▶ **Stated problem**
Beginning with the line that contains "Model this object" and ending with the line that contains "LOW_LEG = 18.0", reproduce each line exactly; include both and add nothing.

▶ **Supplied material**
## BEGIN

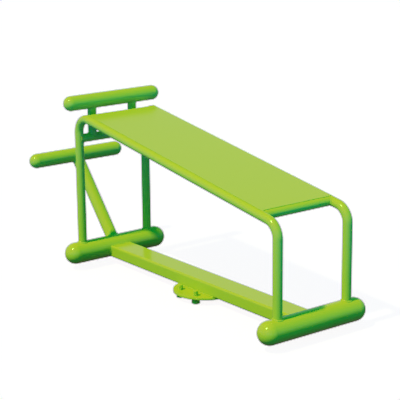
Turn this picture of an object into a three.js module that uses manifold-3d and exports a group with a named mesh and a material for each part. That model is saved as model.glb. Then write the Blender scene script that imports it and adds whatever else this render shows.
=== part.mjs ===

## END
## BEGIN

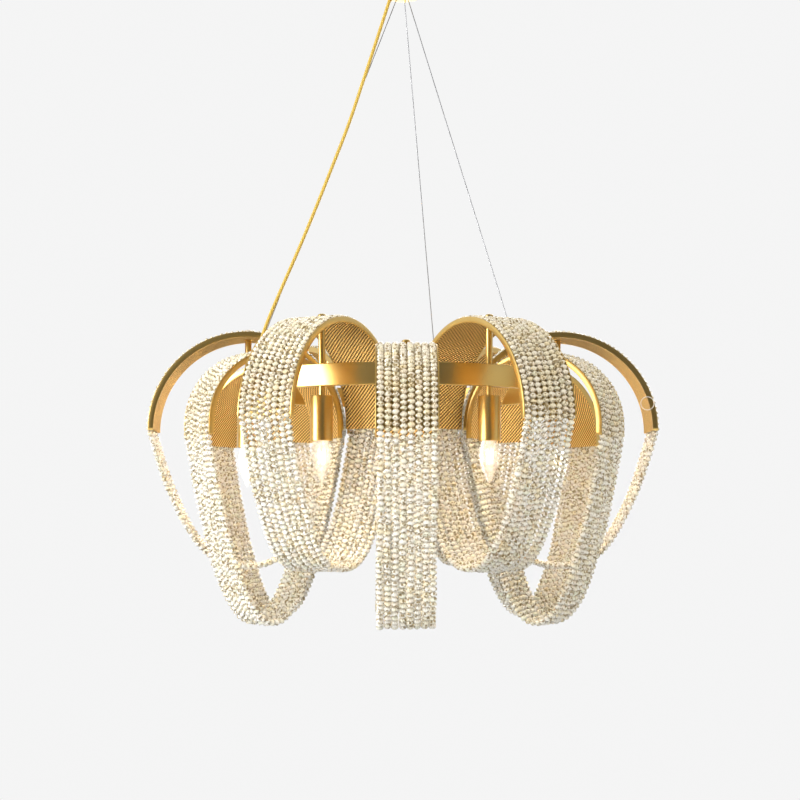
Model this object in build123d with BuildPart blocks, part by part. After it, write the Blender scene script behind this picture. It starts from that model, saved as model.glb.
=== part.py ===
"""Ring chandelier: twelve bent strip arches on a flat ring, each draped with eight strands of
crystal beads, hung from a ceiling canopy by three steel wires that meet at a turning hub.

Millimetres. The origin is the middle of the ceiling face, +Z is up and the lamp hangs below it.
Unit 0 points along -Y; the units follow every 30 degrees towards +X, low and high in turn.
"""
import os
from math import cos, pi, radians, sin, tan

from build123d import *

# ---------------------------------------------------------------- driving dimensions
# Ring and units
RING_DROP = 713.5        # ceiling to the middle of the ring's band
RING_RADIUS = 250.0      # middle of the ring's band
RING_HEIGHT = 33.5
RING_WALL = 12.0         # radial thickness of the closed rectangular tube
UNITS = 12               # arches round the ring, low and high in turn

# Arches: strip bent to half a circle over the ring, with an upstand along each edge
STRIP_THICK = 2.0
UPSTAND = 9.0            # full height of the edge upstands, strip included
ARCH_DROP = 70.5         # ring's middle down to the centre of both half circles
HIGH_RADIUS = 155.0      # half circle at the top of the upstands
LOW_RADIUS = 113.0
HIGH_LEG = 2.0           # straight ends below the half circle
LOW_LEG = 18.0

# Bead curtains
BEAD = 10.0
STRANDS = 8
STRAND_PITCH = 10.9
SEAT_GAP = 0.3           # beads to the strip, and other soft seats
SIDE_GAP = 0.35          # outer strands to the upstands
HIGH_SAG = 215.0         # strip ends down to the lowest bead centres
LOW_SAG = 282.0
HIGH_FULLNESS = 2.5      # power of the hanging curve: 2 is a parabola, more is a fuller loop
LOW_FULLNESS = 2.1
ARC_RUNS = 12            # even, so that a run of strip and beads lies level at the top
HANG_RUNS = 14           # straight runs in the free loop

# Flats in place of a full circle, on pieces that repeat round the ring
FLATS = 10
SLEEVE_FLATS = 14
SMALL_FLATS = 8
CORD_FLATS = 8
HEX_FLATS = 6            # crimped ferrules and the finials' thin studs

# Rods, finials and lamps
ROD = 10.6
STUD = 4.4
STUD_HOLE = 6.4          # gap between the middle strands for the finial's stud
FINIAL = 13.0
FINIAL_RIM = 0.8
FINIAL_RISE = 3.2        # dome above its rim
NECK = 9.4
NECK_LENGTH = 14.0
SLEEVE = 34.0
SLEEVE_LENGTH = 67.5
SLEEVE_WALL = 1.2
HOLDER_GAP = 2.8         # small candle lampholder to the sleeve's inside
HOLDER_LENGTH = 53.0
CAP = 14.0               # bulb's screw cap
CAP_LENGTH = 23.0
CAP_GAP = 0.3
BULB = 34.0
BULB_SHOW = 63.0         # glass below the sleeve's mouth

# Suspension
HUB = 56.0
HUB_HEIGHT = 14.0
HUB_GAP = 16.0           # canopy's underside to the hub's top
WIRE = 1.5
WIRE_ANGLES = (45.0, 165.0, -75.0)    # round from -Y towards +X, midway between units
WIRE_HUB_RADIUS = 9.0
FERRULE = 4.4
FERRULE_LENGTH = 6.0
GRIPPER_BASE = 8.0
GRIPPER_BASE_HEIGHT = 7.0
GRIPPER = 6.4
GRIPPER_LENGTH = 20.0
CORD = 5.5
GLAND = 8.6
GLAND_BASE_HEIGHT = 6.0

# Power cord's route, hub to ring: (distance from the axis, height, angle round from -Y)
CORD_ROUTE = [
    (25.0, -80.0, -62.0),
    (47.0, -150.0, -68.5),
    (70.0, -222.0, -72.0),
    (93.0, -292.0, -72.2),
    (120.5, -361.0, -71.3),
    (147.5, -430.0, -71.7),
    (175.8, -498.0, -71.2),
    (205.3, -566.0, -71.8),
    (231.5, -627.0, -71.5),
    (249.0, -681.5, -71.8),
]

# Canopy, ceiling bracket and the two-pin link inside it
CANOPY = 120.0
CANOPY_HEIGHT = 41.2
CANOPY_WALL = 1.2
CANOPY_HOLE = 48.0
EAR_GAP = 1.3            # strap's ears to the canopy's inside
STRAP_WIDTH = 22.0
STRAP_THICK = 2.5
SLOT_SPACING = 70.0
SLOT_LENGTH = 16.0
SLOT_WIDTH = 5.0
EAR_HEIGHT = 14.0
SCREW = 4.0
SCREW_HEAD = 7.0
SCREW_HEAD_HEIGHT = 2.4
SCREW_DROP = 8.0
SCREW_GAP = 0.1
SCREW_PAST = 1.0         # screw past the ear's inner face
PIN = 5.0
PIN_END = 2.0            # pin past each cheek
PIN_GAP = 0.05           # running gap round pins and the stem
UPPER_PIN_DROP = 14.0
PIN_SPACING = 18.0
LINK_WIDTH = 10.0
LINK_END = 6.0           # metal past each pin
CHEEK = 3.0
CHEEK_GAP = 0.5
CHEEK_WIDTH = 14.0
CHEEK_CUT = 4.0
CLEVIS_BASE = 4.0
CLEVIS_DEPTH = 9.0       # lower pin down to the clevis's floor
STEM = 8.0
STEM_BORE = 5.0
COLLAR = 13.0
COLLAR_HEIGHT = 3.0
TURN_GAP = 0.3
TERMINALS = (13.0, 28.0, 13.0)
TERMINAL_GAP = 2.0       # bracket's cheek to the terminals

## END

▶ **Finished exercise**
Model this object in build123d with BuildPart blocks, part by part. After it, write the Blender scene script behind this picture. It starts from that model, saved as model.glb.
=== part.py ===
"""Ring chandelier: twelve bent strip arches on a flat ring, each draped with eight strands of
crystal beads, hung from a ceiling canopy by three steel wires that meet at a turning hub.

Millimetres. The origin is the middle of the ceiling face, +Z is up and the lamp hangs below it.
Unit 0 points along -Y; the units follow every 30 degrees towards +X, low and high in turn.
"""
import os
from math import cos, pi, radians, sin, tan

from build123d import *

# ---------------------------------------------------------------- driving dimensions
# Ring and units
RING_DROP = 713.5        # ceiling to the middle of the ring's band
RING_RADIUS = 250.0      # middle of the ring's band
RING_HEIGHT = 33.5
RING_WALL = 12.0         # radial thickness of the closed rectangular tube
UNITS = 12               # arches round the ring, low and high in turn

# Arches: strip bent to half a circle over the ring, with an upstand along each edge
STRIP_THICK = 2.0
UPSTAND = 9.0            # full height of the edge upstands, strip included
ARCH_DROP = 70.5         # ring's middle down to the centre of both half circles
HIGH_RADIUS = 155.0      # half circle at the top of the upstands
LOW_RADIUS = 113.0
HIGH_LEG = 2.0           # straight ends below the half circle
LOW_LEG = 18.0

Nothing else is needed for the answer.